Timing the real estate market is a task that baffles even professionals, making it no easy feat especially for developers. However, there are a few general rules that you can keep in mind when your either purchasing or selling your development to improve your chances of a favourable, lucrative outcome.
Many people say it’s easy just buy low and sell when its high! In theory it sounds correct – Yet the current state of your area’s real estate market must be taken into consideration to make this work for you.
One of the best ways to accomplish this is by working with an experienced real estate agent who is also knowledgeable about a particular region. A good real estate agent will not only have a strong working knowledge of the real estate industry as a whole, but will also know their local market inside and out.
There are three basic states of real estate markets to watch for:
Also known as a cold market, this situation arises when there are more homes listed for sale on the market than interested buyers. A general rule is that if there is over six months’ worth of inventory on the market, it is a buyer’s or cold market. This can lead to average house prices falling, because fewer buyers lead to fewer overall sellers.
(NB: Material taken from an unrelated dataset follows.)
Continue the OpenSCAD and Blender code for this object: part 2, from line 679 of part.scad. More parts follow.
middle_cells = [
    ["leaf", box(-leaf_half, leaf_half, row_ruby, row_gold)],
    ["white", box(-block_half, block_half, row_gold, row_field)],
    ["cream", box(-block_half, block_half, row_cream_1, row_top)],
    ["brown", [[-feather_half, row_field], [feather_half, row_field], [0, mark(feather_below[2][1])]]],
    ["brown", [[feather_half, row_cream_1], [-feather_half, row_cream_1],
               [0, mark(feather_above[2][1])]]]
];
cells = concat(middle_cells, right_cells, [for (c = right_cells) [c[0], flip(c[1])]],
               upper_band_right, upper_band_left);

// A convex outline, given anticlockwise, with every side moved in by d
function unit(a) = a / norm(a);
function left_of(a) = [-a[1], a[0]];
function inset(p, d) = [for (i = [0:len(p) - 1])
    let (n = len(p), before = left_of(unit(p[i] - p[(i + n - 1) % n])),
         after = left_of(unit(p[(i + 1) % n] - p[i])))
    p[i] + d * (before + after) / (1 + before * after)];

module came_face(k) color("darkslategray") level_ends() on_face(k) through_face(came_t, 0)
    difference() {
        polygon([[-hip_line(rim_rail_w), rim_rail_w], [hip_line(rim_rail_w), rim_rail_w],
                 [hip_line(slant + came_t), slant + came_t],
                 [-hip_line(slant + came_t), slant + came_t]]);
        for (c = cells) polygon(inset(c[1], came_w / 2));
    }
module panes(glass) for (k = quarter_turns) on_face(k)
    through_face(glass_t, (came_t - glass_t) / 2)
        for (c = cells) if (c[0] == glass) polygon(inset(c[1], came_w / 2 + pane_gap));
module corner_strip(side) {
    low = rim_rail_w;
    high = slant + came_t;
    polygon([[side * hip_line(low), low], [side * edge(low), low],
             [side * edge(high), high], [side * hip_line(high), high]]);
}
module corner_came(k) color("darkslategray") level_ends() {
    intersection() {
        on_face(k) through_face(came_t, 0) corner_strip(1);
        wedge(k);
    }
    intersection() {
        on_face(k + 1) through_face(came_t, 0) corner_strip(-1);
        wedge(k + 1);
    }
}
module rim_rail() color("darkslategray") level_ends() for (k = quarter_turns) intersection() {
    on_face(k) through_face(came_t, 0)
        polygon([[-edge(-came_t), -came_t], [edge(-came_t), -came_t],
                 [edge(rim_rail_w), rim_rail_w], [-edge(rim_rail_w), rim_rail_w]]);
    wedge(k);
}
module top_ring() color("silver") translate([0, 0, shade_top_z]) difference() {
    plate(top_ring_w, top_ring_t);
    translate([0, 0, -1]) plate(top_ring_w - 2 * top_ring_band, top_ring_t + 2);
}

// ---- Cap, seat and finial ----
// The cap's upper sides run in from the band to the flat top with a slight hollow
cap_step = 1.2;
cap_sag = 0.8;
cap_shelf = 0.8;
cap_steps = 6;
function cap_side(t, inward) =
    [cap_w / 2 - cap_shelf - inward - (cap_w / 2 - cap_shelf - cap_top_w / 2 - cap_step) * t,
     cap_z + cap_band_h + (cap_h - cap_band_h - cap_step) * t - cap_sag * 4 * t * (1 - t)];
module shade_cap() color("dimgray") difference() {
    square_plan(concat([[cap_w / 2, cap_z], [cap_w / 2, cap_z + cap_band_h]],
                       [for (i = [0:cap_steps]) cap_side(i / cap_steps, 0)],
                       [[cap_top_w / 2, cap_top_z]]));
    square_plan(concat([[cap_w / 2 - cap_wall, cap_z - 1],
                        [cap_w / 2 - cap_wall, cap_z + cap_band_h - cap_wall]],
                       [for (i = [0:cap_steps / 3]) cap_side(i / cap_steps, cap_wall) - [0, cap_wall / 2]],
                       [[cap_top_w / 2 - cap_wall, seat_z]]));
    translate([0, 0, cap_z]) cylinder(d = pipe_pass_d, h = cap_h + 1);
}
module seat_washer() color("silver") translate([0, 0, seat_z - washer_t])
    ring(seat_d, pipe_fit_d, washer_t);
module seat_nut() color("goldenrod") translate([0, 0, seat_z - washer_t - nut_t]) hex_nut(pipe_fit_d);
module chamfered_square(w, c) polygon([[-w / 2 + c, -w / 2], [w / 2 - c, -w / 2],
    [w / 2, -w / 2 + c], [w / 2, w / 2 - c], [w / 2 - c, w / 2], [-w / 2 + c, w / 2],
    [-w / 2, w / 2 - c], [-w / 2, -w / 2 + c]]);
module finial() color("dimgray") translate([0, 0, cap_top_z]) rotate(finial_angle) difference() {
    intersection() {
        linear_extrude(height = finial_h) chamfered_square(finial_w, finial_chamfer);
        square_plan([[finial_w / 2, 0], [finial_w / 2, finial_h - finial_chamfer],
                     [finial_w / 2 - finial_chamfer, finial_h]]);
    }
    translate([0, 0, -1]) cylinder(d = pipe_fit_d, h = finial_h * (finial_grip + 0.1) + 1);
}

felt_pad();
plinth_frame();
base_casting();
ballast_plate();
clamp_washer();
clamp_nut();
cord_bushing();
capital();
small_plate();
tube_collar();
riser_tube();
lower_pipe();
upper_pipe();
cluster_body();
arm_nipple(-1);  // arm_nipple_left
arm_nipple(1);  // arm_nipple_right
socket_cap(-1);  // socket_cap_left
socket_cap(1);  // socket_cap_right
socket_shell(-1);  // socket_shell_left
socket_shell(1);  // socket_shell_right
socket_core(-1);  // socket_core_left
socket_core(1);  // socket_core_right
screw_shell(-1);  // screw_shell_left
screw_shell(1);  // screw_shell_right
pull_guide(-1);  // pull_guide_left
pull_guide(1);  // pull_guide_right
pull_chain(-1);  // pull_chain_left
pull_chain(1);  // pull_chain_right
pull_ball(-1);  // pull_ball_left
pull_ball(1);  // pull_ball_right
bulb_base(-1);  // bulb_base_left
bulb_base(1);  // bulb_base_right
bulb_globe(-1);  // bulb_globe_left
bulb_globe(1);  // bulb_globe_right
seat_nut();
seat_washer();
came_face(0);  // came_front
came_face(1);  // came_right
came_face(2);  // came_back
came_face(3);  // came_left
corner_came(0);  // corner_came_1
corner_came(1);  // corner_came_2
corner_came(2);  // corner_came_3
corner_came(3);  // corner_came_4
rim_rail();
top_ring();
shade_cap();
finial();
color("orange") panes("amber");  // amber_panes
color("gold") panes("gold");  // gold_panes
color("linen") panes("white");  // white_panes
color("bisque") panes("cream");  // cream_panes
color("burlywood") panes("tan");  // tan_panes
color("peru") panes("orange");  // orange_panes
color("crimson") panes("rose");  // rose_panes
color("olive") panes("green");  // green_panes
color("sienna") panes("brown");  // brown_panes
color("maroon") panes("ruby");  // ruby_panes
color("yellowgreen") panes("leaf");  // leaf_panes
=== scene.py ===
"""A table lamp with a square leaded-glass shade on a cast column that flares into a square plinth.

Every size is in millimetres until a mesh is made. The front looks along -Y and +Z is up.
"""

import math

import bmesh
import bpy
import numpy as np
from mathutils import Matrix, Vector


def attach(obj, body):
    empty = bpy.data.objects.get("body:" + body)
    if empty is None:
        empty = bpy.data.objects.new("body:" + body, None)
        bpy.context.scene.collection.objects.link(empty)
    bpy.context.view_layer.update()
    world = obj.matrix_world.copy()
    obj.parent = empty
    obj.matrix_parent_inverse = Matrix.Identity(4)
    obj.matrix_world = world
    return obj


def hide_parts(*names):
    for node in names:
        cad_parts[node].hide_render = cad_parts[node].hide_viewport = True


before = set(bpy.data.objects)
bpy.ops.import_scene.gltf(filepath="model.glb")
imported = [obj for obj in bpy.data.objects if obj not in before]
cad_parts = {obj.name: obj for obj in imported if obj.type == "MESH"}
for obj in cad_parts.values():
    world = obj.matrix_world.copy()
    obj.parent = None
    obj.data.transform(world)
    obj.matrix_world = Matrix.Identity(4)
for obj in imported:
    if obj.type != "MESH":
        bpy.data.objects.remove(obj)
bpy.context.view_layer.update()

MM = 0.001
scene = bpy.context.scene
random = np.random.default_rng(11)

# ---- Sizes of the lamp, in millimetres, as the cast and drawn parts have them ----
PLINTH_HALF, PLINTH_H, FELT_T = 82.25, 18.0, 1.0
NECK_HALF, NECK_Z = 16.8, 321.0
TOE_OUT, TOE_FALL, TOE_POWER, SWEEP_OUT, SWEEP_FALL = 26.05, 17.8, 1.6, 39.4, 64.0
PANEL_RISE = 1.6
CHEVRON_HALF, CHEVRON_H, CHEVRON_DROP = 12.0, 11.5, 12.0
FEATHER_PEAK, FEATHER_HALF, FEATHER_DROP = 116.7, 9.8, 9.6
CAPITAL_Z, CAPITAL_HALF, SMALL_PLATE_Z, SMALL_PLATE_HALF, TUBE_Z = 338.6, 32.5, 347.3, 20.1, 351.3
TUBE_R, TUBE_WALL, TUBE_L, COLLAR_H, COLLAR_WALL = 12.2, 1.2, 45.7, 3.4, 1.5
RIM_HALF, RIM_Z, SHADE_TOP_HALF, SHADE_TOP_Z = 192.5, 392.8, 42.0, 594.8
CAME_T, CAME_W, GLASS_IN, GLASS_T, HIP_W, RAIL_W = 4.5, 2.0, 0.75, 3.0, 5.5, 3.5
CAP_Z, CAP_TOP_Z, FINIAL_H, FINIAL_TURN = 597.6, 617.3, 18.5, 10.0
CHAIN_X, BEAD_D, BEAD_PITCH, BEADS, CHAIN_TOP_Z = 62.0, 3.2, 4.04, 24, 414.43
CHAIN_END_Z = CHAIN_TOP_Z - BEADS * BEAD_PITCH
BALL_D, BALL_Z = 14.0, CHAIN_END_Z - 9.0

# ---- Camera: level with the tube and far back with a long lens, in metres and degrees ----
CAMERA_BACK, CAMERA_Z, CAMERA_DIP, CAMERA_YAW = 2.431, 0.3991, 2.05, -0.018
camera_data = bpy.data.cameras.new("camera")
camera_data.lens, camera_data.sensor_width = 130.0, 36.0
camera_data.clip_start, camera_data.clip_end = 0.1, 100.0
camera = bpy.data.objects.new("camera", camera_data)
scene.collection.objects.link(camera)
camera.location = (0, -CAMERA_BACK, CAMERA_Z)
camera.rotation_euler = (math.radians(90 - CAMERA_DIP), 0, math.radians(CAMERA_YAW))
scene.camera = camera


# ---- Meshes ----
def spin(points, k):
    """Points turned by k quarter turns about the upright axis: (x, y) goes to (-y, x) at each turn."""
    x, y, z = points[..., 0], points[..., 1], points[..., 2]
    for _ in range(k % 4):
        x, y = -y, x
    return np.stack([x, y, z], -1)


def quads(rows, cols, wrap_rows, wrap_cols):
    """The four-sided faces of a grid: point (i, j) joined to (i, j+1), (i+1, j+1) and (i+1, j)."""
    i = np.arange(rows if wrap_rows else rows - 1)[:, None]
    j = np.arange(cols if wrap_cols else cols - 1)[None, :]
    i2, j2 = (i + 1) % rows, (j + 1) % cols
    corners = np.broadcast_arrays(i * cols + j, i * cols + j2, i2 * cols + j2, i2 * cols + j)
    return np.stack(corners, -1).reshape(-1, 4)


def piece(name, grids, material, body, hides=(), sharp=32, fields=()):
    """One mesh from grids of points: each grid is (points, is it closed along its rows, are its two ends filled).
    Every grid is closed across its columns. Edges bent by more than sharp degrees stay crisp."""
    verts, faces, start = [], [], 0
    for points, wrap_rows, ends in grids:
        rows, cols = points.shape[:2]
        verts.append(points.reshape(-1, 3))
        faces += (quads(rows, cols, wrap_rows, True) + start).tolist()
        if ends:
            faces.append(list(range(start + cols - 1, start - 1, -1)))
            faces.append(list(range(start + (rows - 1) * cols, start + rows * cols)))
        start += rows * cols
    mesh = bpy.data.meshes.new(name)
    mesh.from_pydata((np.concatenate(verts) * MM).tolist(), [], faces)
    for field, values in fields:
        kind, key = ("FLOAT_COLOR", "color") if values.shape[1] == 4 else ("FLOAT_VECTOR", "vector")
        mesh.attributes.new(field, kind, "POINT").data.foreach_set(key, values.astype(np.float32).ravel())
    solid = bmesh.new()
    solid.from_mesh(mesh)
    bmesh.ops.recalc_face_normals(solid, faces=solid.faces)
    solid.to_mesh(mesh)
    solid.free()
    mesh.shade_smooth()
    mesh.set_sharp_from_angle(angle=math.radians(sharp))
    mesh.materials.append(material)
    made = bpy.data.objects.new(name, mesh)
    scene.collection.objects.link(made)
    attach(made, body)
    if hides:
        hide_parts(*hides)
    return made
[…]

As a result, sellers must drop their sale prices if they want to move their properties before the market warms up.
On the other side of the equation, there is a seller’s market or hot market. In this type of market, there are more buyers than there are properties for sale. This ensures that nearly every property in the area will sell quickly, due to high demand from interested buyers. A hot market is characterised by less than six months’ inventory on the market, and in some truly hot markets you’ll see as little as only two months’ worth of properties.
The balanced state of the real estate market occurs when there is an equal number of properties and interested buyers. This may be due to the banks offering affordable interest rates, enticing buyers into the market. There will be no huge shift in sale prices in a neutral market, and it tends to be characterised by four months of inventory listed. This type of market tends to be favourable for both buyers and sellers, giving them an even playing ground.
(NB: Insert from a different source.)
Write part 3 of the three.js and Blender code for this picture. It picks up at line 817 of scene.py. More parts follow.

Thinking as a developer you want to be buying up opportunities when it’s a buyers market! Reason being the vendors are in a more panick state of mind and if circumstances aren’t favourable, there lies an opportunity. Property Developers want to be buying when everyone else is screaming….. market is crashing, because this ensures you wont be over paying for the property. YES you may need to sit on and hold for a few years to really obtain the growth value of the opportunity but here lies the developer secret BUT also can be the nightmare that comes to life if you haven’t done you due diligence and followed the process.
You see from time of securing an opportunity to actually completing the entire project you can be looking at anything between 12-36 months depending on size of project.
This LAG TIME must be taken into consideration when assessing any opportunity as it will be detrimental to the outcome of the development. If you purchase in a sellers market and paid premium price and then during the course of your development the market moves downwards, you need to ensure you have enough buff to cover you and hoping at worst case break even on the project.
That’s why TIMING is so so important.
If you want to be a smart and savvy investor, you’ll need to develop a keen sense of knowing when the right time to act is. There are situations in business when you need to be patient and wait for the right opportunity to arise and there are situations when you need to act before it’s too late!
It is vital to develop knowledge about the strategies of timing the market if you want to be successful.
Here is a great example of how timing can play a huge role in your business success. In 2004 I came across a property, which at the time was a development site. The owner/developer had purchased it about eight months prior and was in a hurry to make a quick profit of $2 million by selling it. I liked the property but I decided not to buy it because it was too expensive.
Three years later, when the global recession was at its peak, the owner couldn’t sell the land. He had worked on developing this property and now he was pressured to sell it because it was six months before the title deeds on the l
and were ready to be issued for the new lots.
Due to the economic crisis there were very few buyers and I realised that this was the moment I had been waiting for.
I knew that I could make a great deal of money with this property so I decided to act. I contacted the owner and secured an option on the land for 120 days for 15
blocks at 30 per cent below market value. We then decided to put the property on the market, but before doing so we made a smart business move to increase
the property’s perceived value.
To achieve this we included a house plan on the land so we could sell the lots as turnkey house and land packages, including all of the furnishings. The potential buyers didn’t have to spend the time and effort looking for a builder and then getting them to design house plans that would work for the property.
This option made it more attractive to potential buyers compared to simply buying the land. We were also able to get a good build price due to the volume of properties being built and it was a great investment for the buyers as they ended up with instant equity once the house was completed.
The deal turned out to be a great success and we were able to sell 14 of the 15 lots with a really good profit.
So what is the moral of this story?
There is always good money to be made, even, and especially in an economic downturn!